Principalmente através da família e das redes sociais, alguns ainda têm notícias de sua terra natal. Os sírios recentemente protestaram contra o cerco do subúrbio de Ghouta, em Damasco, pelo governo do presidente Bashar Assad.
Mesmo tendo vivenciado a guerra, Samir Alhabr, engenheiro iraquiano de 26 anos, descreveu o acampamento improvisado como "um lugar muito perigoso".
Alhabr viu os militantes do Estado Islâmico executarem seu pai e seu irmão e testemunhou muitas outras mortes no Iraque, contou. Mas a vida dentro do campo só aumentava a lista de seus traumas.
"Este lugar não é bom", disse.
Ele passou a dormir com seus bens mais valiosos – celular, dinheiro e cigarros – todos guardados em seus bolsos, para evitar ser roubado enquanto dorme.
Insegurança
O sentimento de insegurança constante começou atormentá-lo. Temendo por sua saúde mental, foi ao médico do campo. Então apresentou alguns papeis, em grego, listando os sintomas: Humor irritável, lembranças de eventos traumáticos, alucinações auditivas, insônia ou pesadelos, distúrbio de atenção e memória, isolamento social, tendência suicida e uma tentativa fracassada de suicídio.
O diagnóstico: transtorno psicótico, indeterminado. Transtorno de estresse pós-traumático.

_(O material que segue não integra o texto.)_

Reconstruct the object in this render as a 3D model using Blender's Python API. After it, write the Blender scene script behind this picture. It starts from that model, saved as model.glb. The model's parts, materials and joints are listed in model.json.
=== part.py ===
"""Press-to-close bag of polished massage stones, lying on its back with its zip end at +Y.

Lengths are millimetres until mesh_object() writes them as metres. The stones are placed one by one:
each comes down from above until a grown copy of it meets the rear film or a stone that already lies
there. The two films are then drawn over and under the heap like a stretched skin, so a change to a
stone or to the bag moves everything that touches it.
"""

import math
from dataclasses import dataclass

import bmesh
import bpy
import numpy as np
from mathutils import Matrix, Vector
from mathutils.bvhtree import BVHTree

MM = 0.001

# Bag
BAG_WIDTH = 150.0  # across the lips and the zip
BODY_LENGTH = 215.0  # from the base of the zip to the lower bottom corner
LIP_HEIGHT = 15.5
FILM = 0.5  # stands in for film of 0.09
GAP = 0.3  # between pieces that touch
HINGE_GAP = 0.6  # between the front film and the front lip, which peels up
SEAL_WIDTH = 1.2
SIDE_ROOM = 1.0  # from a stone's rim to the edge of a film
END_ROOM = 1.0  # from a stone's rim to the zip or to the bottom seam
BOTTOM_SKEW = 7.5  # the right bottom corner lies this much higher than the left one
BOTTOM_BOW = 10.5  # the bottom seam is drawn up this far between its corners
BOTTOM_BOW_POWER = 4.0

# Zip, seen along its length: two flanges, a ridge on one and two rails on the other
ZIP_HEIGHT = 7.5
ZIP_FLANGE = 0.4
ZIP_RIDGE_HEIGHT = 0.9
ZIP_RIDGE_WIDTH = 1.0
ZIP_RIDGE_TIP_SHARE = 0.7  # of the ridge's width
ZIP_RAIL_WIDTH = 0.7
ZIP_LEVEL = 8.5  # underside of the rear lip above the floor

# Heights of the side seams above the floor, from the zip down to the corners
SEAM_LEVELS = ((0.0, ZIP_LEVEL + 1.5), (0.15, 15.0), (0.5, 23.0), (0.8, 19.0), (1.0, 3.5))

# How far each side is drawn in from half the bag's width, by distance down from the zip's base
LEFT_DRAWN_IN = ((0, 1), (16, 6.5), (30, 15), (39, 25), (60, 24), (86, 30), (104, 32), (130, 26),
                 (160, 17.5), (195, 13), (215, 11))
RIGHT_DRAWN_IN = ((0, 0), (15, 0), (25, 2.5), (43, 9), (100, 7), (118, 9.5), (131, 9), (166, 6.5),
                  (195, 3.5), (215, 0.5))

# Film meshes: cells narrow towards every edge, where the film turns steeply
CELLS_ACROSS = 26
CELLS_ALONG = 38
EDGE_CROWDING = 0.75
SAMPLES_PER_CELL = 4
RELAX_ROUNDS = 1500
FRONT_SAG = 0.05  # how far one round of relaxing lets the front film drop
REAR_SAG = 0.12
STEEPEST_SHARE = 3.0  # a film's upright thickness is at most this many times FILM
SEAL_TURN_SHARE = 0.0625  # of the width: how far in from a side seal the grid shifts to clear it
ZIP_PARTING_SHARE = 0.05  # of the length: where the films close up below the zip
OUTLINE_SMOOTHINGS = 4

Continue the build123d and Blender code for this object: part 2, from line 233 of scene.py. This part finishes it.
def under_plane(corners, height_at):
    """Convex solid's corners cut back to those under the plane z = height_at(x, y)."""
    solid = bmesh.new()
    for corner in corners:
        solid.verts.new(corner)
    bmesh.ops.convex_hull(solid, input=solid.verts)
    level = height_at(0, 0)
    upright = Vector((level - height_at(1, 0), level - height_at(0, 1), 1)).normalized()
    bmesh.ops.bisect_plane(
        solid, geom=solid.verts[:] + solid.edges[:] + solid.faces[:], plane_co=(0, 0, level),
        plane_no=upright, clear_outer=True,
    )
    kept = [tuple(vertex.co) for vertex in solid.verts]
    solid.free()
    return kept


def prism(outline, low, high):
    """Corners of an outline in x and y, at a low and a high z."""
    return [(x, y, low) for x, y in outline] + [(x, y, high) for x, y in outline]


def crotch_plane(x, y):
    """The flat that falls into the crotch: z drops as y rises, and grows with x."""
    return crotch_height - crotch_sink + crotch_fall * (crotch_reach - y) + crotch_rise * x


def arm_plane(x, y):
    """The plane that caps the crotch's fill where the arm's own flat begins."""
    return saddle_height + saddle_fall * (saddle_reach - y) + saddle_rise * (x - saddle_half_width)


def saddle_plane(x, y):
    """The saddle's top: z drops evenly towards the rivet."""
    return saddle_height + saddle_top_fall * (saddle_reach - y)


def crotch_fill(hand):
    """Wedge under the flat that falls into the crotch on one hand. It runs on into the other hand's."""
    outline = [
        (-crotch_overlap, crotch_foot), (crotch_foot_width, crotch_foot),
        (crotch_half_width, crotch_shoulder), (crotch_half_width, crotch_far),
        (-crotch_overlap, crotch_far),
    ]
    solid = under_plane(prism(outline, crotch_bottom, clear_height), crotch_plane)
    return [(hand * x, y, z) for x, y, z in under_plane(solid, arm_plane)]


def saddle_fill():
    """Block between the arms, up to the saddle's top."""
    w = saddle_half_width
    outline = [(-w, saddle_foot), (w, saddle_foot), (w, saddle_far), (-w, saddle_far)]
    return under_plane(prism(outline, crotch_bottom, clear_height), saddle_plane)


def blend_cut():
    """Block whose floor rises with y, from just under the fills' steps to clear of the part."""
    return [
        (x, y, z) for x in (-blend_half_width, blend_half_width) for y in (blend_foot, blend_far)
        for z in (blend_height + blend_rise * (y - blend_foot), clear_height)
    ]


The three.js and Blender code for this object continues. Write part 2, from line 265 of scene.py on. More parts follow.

"Eu vi, eu vi", resmunga, seus olhos bem abertos, embora não fique claro o que exatamente ele viu. "Mas aqui não conseguimos ajuda".
Para sobreviver, alguns tentaram construir uma rotina diária com alguma aparência de normalidade.

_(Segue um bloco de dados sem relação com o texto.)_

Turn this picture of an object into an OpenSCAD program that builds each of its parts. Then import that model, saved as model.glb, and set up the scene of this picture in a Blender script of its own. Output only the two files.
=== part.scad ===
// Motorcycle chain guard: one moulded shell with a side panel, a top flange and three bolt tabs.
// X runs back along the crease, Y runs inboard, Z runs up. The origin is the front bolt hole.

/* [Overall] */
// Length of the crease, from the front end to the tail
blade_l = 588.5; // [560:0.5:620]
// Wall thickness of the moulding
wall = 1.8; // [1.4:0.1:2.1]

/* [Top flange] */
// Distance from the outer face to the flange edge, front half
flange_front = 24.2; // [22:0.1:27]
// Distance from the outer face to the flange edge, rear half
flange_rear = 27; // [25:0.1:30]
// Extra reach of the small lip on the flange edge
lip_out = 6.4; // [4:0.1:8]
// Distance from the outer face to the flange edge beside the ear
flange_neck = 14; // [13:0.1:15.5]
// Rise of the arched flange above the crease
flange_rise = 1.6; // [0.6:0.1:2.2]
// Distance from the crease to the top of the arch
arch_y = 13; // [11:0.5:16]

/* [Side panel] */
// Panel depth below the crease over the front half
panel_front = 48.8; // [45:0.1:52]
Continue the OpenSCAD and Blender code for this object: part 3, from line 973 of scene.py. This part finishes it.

Khalil, 13 anos, vive em Kara Tepe – mais um campo na ilha. Originalmente do Afeganistão, ele e seus amigos pegam suas bicicletas e vão pescar ao longo da costa, para passar o tempo.
Na ordem internacional para asilo, sírios, iraquianos e às vezes os afegãos têm mais chances, porque seus países estão ativamente em guerra. Ainda assim, nem todo mundo consegue e amigos são separados.
Para as mulheres no campo de Moria, a situação é muitas vezes pior.
Uma afegã de 30 anos, que pediu que seu nome não fosse publicado por medo de ser perseguida por seu ex-cônjuge, descreveu como fugiu do Afeganistão há um ano e meio, quando o marido, com quem estava há 13 anos, tentou matá-la.
Na Turquia, ela disse que foi vendida a um traficante, que a aprisionou sem comida por uma semana em um quarto sem luz, onde a estuprou.
Quando ela finalmente chegou a Moria, as coisas pioraram. "Quis me matar quando vi a situação", disse ela.
Desafios
Giannis Mpalpakakis, o diretor do campo de Moria, administrado pelo governo grego, mas em grande parte financiado pela União Europeia, reconheceu os desafios que ele e sua equipe enfrentam e insistiu que estão fazendo o melhor possível, dadas as circunstâncias extremas.
"Nós estamos nos esforçando muito para ajudar essas pessoas. Não somos indiferentes. A superpopulação é um problema enorme para nós. Moria é o lugar mais populoso no mundo, se você dividir o número de pessoas que vive aqui pelo metro quadrado", reconheceu.
É esperado que o número dos que chegam suba novamente com o fim do frio. O processamento lento dos casos reduz a população no local, mas a chegada constante de pessoas o enche novamente.
As sepulturas na ilha, antigas e novas, exibem os perigos da travessia marítima. Barcos tombam e encalham. Os socorristas patrulham as costas até hoje.
"Precisamos aumentar o fluxo de migrantes da Grécia para a Turquia e diminuir o fluxo da Turquia para a Grécia", disse Miltos Oikonomidis, funcionário de políticas públicas da União Europeia.
Desde janeiro, apenas 64 pessoas foram mandadas para a Turquia. Mesmo assim, foram 2.698 que chegaram à ilha além das 86 mil que vivem lá.
Outras 2.365 foram enviadas para Atenas, enquanto 147 deixaram Lesbos voluntariamente. Existem atualmente mais de 7,8 mil refugiados em toda ilha.
"Não importa os esforços que estão em andamento em Moria, o objetivo é reduzir o afluxo de refugiados", disse Vezyrtzis.
Mas será difícil cumprir este objetivo. Alguns não estão apenas fugindo da guerra, mas buscando oportunidade, liberdade.
"Você está apostando no futuro," disse Isaac Hielo, de 29 anos, que contou que toda sua família morreu por conta da AIDS.
Ele tem esperança?
"Sim. Amanhã é um novo dia, certo?", respondeu com um sorriso.